Welcome, you dirtiest of birds, to this week’s edition of Bird Watch. In this weekly segment, we will provide you a list of people, places or things which we have our eyes on.
Whether it be due to poor performance, a bad feeling or the need for an individual to RISE UP, the members of this list had better tread lightly, because we will be watching.
For the second time in as many weeks, the Falcons are on the West Coast and facing one of the NFL’s top defenses. Although Seattle provides a unique challenge, Atlanta shouldn’t be intimidated heading into this matchup.
In a prophetic moment, The Office – which is one of life’s pure gems – actually polled members of a trivia night to see who they believed would win in this matchup. The results were overwhelmingly positive for Atlanta.
Don’t listen to the question, just trust me when I tell you it was something along the lines of, “Who’s going to win this weekend’s football game between Atlanta and Seattle?”
Now that popular opinion is on our side, let’s find out who – in no particular order – we’ve got our eyes on this weekend.
The pass rush: Contrary to what many people believe, Atlanta’s outburst in the pass rushing department didn’t occur because of Denver’s banged up offensive line. Nor was it the result of Paxton Lynch looking like the epitome of a “what not to do” section in a rookie quarterback’s handbook. The reason the Falcons had such great success in getting after Lynch was because they were at the top of last week’s Bird Watch. They are once again our honorary first mention; you’re welcome, Atlanta.

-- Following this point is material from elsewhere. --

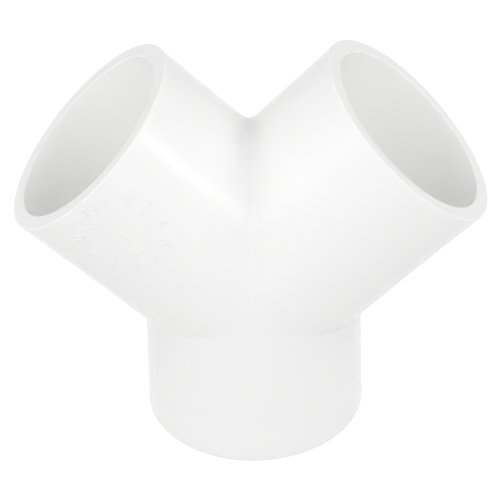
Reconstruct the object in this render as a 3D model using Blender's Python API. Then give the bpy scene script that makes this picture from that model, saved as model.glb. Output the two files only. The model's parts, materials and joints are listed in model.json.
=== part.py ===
"""Y connector for 50 mm PVC pipe: one moulded piece with three equal sockets.

Three legs of one diameter meet at a junction. Two arms rise at 45 degrees to
either side and one leg points straight down. Every leg ends in a socket for the
pipe, with a stop step at its bottom, and the waterways join behind the stops.

Run it with: blender --background --python part.py, or from the text editor.
Metres, +Z up. The fitting stands on the mouth of its lower leg, and the origin
is the centre of that mouth.
"""

import math

import bmesh
import bpy
from mathutils import Vector

# Pipe and socket
PIPE_DIAMETER = 0.0500
MOUTH_CLEARANCE = 0.0003  # socket mouth over the pipe, on the diameter
SOCKET_TAPER = 0.0004  # on the diameter, mouth to stop, so that the pipe grips
SOCKET_DEPTH = 0.0310
STOP_STEP = 0.0008  # height of the step that stops the pipe
STOP_LAND = 0.0038  # straight waterway between the junction and the stop

# Outer form
SOCKET_WALL = 0.00425  # at the mouth
MOUTH_FLARE = 0.00035  # draft: the mouth's outer radius over the hub's
HUB_LAND = 0.0010  # plain hub between the last fillet and the flare
ARM_ANGLE = math.radians(45)  # between an arm and the vertical

# Fillets and edge rounds
CROTCH_FILLET = 0.0027  # in the valley between the two arms
LEG_FILLET = 0.0012  # where the arms run into the lower leg
MOUTH_OUTER_ROUND = 0.0005
MOUTH_INNER_ROUND = 0.0004

# Facets
AROUND = 72  # a multiple of four, so that a facet edge lies on every mitre end
FILLET_STEPS = 3
ROUND_STEPS = 2
WELD = 1e-6
SHARP_ANGLE = math.radians(30)  # steeper edges are shaded sharp

# Finish
PVC_COLOUR = (0.90, 0.90, 0.895, 1.0)
PVC_ROUGHNESS = 0.28

# Sizes that follow
MOUTH_RADIUS = (PIPE_DIAMETER + MOUTH_CLEARANCE) / 2
ROOT_RADIUS = MOUTH_RADIUS - SOCKET_TAPER / 2
WATERWAY_RADIUS = ROOT_RADIUS - STOP_STEP
OUTER_RADIUS = MOUTH_RADIUS + SOCKET_WALL
HUB_RADIUS = OUTER_RADIUS - MOUTH_FLARE

FRONT = Vector((0.0, -1.0, 0.0))
HALF_ANGLE_OF_ARMS = ARM_ANGLE
HALF_ANGLE_TO_LEG = (math.pi - ARM_ANGLE) / 2


class Neighbour:
    """What a leg meets on one side: half the angle to it, and the fillet there."""

    def __init__(self, half_angle, fillet):
        self.half_angle = half_angle
        self.fillet = fillet

    def mitre(self, radius, sine):
        """How far along the leg its wall of this radius runs into the neighbour's."""
        return radius * sine / math.tan(self.half_angle)


OTHER_ARM = Neighbour(HALF_ANGLE_OF_ARMS, CROTCH_FILLET)
LOWER_LEG = Neighbour(HALF_ANGLE_TO_LEG, LEG_FILLET)


class Leg:
    """One socketed leg, measured from the junction's centre.

    axis points out of the mouth. side is square to it, in the plane of the Y.
    The leg meets the first neighbour on the side's half, the second on the other.
    """

    def __init__(self, axis, side, neighbours):
        self.axis = axis
        self.side = side
        self.neighbours = neighbours
        nearest = min(n.half_angle for n in neighbours)
        self.stop = WATERWAY_RADIUS / math.tan(nearest) + STOP_LAND
        self.length = self.stop + SOCKET_DEPTH
        reach = max(n.mitre(HUB_RADIUS + n.fillet, 1.0) for n in neighbours)
        self.flare_start = reach + HUB_LAND

    def at(self, along, radius, angle):
        """The point this far along the axis and out from it. Angle 0 is the front."""
        return self.axis * along + self.radial(angle) * radius

    def radial(self, angle):
        return FRONT * math.cos(angle) + self.side * math.sin(angle)

    def facing(self, angle):
        """The neighbour that this angle looks at, and the side that it is on."""
        if math.sin(angle) >= 0:
            return self.neighbours[0], self.side
        return self.neighbours[1], -self.side


def arm(hand):
    """The arm on the right for hand +1, on the left for hand -1."""
    sine, cosine = math.sin(ARM_ANGLE), math.cos(ARM_ANGLE)
    axis = Vector((hand * sine, 0.0, cosine))
    side = Vector((-hand * cosine, 0.0, sine))
    return Leg(axis, side, (OTHER_ARM, LOWER_LEG))


def lower_leg():
    axis = Vector((0.0, 0.0, -1.0))
    side = Vector((1.0, 0.0, 0.0))
    return Leg(axis, side, (LOWER_LEG, LOWER_LEG))


def fillet_point(leg, angle, share):
    """A point of the rolling-ball fillet between this leg and its neighbour.

    Share 0 lies on the mitre plane and share 1 where the ball touches the leg.
    """
    neighbour, side = leg.facing(angle)
    offset_radius = HUB_RADIUS + neighbour.fillet
    along = neighbour.mitre(offset_radius, abs(math.sin(angle)))
    centre = leg.at(along, offset_radius, angle)
    touching = leg.radial(angle)
    plane_normal = side * math.cos(neighbour.half_angle) - leg.axis * math.sin(
        neighbour.half_angle
    )
    on_plane = (touching - plane_normal * touching.dot(plane_normal)).normalized()
    return centre - on_plane.slerp(touching, share) * neighbour.fillet


def round_profile(along, radius, size, start, end):
    """Points (along, radius) of a mouth's edge round, between two angles."""
    points = []
    for step in range(ROUND_STEPS + 1):
        angle = start + (end - start) * step / ROUND_STEPS
        points.append(
            (along + size * math.sin(angle), radius + size * math.cos(angle))
        )
    return points


def turned_profile(leg):
    """The leg's section outside the junction, from the hub to the pipe stop."""
    profile = [(leg.flare_start, HUB_RADIUS)]
    profile += round_profile(
        leg.length - MOUTH_OUTER_ROUND,
        OUTER_RADIUS - MOUTH_OUTER_ROUND,
        MOUTH_OUTER_ROUND,
        0.0,
        math.pi / 2,
    )
    profile += round_profile(
        leg.length - MOUTH_INNER_ROUND,
        MOUTH_RADIUS + MOUTH_INNER_ROUND,
        MOUTH_INNER_ROUND,
        math.pi / 2,
        math.pi,
    )
    profile.append((leg.stop, ROOT_RADIUS))
    profile.append((leg.stop, WATERWAY_RADIUS))
    return profile


def section_at(leg, angle):
    """The leg's section at one angle, from the outer mitre to the inner one."""
    points = [
        fillet_point(leg, angle, step / FILLET_STEPS)
        for step in range(FILLET_STEPS + 1)
    ]
    points += [leg.at(along, radius, angle) for along, radius in turned_profile(leg)]
    neighbour, _ = leg.facing(angle)
    inner_mitre = neighbour.mitre(WATERWAY_RADIUS, abs(math.sin(angle)))
    points.append(leg.at(inner_mitre, WATERWAY_RADIUS, angle))
    return points


def add_leg(bm, leg):
    """Adds the leg's skin: one strip of faces between each two sections."""
    angles = [2 * math.pi * step / AROUND for step in range(AROUND)]
    sections = [[bm.verts.new(p) for p in section_at(leg, a)] for a in angles]
    for index, section in enumerate(sections):
        following = sections[(index + 1) % AROUND]
        for row in range(len(section) - 1):
            bm.faces.new(
                (section[row], section[row + 1], following[row + 1], following[row])
            )


def pvc_material():
    material = bpy.data.materials.new("pvc")
    material.use_nodes = True
    shader = material.node_tree.nodes["Principled BSDF"]
    shader.inputs["Base Color"].default_value = PVC_COLOUR
    shader.inputs["Roughness"].default_value = PVC_ROUGHNESS
    shader.inputs["Metallic"].default_value = 0.0
    material.diffuse_color = PVC_COLOUR
    return material


def y_connector():
    """The whole fitting, which is one piece. The legs weld along their mitres."""
    bm = bmesh.new()
    legs = {"left": arm(-1), "right": arm(1), "lower": lower_leg()}
    for leg in legs.values():
        add_leg(bm, leg)
    bmesh.ops.remove_doubles(bm, verts=bm.verts, dist=WELD)
    bmesh.ops.dissolve_degenerate(bm, edges=bm.edges, dist=WELD)
    bmesh.ops.recalc_face_normals(bm, faces=bm.faces)
    mesh = bpy.data.meshes.new("y_connector")
    bm.to_mesh(mesh)
    bm.free()
    mesh.materials.append(pvc_material())
    mesh.shade_smooth()
    mesh.set_sharp_from_angle(angle=SHARP_ANGLE)
    body = bpy.data.objects.new("y_connector", mesh)
    body.location = (0.0, 0.0, legs["lower"].length)
    bpy.context.scene.collection.objects.link(body)
    return body


def main():
    for obj in list(bpy.data.objects):
        bpy.data.objects.remove(obj, do_unlink=True)
    y_connector()


main()
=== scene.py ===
"""Looks of the moulded PVC Y connector: fine skin, moulded dial, finish, studio and camera.

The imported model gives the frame. One fine mesh replaces its faceted body, with the
same sizes, and a raised number dial sits on the front of the left arm.
"""

import json
import math

import bmesh
import bpy
from mathutils import Matrix, Vector


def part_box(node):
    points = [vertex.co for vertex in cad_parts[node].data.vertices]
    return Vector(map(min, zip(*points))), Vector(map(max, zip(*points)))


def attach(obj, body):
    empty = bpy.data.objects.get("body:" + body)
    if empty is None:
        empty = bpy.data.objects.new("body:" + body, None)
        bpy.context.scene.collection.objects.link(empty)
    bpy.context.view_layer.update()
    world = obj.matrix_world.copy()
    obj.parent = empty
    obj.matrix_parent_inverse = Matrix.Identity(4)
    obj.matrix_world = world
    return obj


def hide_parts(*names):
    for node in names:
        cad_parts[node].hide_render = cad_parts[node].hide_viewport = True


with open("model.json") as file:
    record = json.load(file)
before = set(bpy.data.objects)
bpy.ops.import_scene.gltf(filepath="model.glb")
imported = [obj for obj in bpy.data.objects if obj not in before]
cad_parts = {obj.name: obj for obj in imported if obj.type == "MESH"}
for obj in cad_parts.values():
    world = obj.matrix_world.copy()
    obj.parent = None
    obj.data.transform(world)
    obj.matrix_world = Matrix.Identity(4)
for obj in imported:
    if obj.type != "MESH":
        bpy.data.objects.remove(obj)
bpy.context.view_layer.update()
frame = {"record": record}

# Sizes that the frame gives
NODE = "y_connector"
MOUNTS = {mount["name"]: mount for mount in frame["record"]["mounts"]}
MOUTH_X = MOUNTS["mouth_right"]["pos_m"][0]
MOUTH_Z = MOUNTS["mouth_right"]["pos_m"][2]
LOWEST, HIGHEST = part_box(NODE)
OUTER_RADIUS = (HIGHEST.y - LOWEST.y) / 2
ARM_ANGLE = math.radians(45)
ARM_LENGTH = MOUTH_X / math.sin(ARM_ANGLE)
LEG_LENGTH = MOUTH_Z - ARM_LENGTH * math.cos(ARM_ANGLE)
JUNCTION = Vector((0.0, 0.0, LEG_LENGTH))

# Sizes of the moulding, in metres
SOCKET_WALL = 0.00425
SOCKET_TAPER = 0.0004
SOCKET_DEPTH = 0.0310
STOP_STEP = 0.0008
MOUTH_FLARE = 0.00035
HUB_LAND = 0.0010
CROTCH_FILLET = 0.0027
LEG_FILLET = 0.0012
MOUTH_OUTER_ROUND = 0.0005
MOUTH_INNER_ROUND = 0.0004
STOP_ROUND = 0.00015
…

Rookie defenders: Reports indicate that both Deion Jones and De’Vondre Campbell will play for the Falcons on Sunday. That’s great news. Now, Atlanta won’t have to try to cover Jimmy Graham with the entire defense at once. This is a tough draw for Jones and Campbell coming off of injury, but it’s exactly the reason why they were drafted. Graham finally looks like he’s rounding into form – which, ya know, yikes – and Russell Wilson’s mobility is not something to be overlooked. Jones, Campbell and Keanu Neal are going to play big roles in containing both of those players and will need to hold their own.
Jimmy Graham: Speaking of Mr. Graham, he deserves his own special mention. There is likely a lot of contempt in the hearts of Falcons fans for the Seahawks’ tight end. In the nine games he’s played against Atlanta, since he first started receiving regular playing time for New Orleans, Graham has averaged 5.4 catches on 8.2 targets for 70 yards and .9 touchdowns. Basically, he’s been very good against the Falcons. He’s been a Golden Graham.
Julio Jones: Many people don’t know this, but Julio is actually doing a favor to the rest of the league by making other receivers feel like they actually matter. He is two receiver yards behind the NFL leader, despite having gained only 16 yards against New Orleans and 29 yards against Denver. Julio is currently operating on an every-other-week schedule, which means he’s due for a big game against Seattle. He’s way too modest to admit it, which is why we love him, but the Juliocity level is about to be turned to 11. Julio is going to catch 20 passes for 500 yards and 7 touchdowns, and you can take that to the bank.
Dan Quinn: This is it. Although DQ has deflected conversation about his connection with Seattle and Pete Carroll all week, don’t let that fool you. I have it on good authority that he’s been camped out in the Cascade Mountain Range preparing for this matchup all week. That’s right, he’s going full-on Rocky IV. His talk of fast and physical is slowly but surely becoming apparent with this team, but Quinn may very likely run out of the tunnel on Sunday with a ferocious beard and a 12th man-silencing battle cry. There have been unverified reports that on calm, quiet nights this week a faint yelling can be heard coming down from Mt. Rainer. That’s not the Abominable Snowman, that’s DQ screaming “CARROLL” for the world to hear.
Ciara: You’ve done well infiltrating the enemy’s ranks, Mrs. Wilson. Now that Sunday is nearly here, your job is almost complete. As one of Atlanta’s own, we know that you’ve chosen this week to mention to Russell how he always forgets to leave the lights on when he leaves the room and that he doesn’t take you on surprise dates anymore. We thank you for keeping him preoccupied and unable to focus on football due to problems back at home. Your mission is almost over, and Atlanta thanks you for your service.
New Orleans Saints: At some point, it’s just going to be mean to mention how bad the Saints are. Eh, no it’s not. They are horrible, and it’s awesome.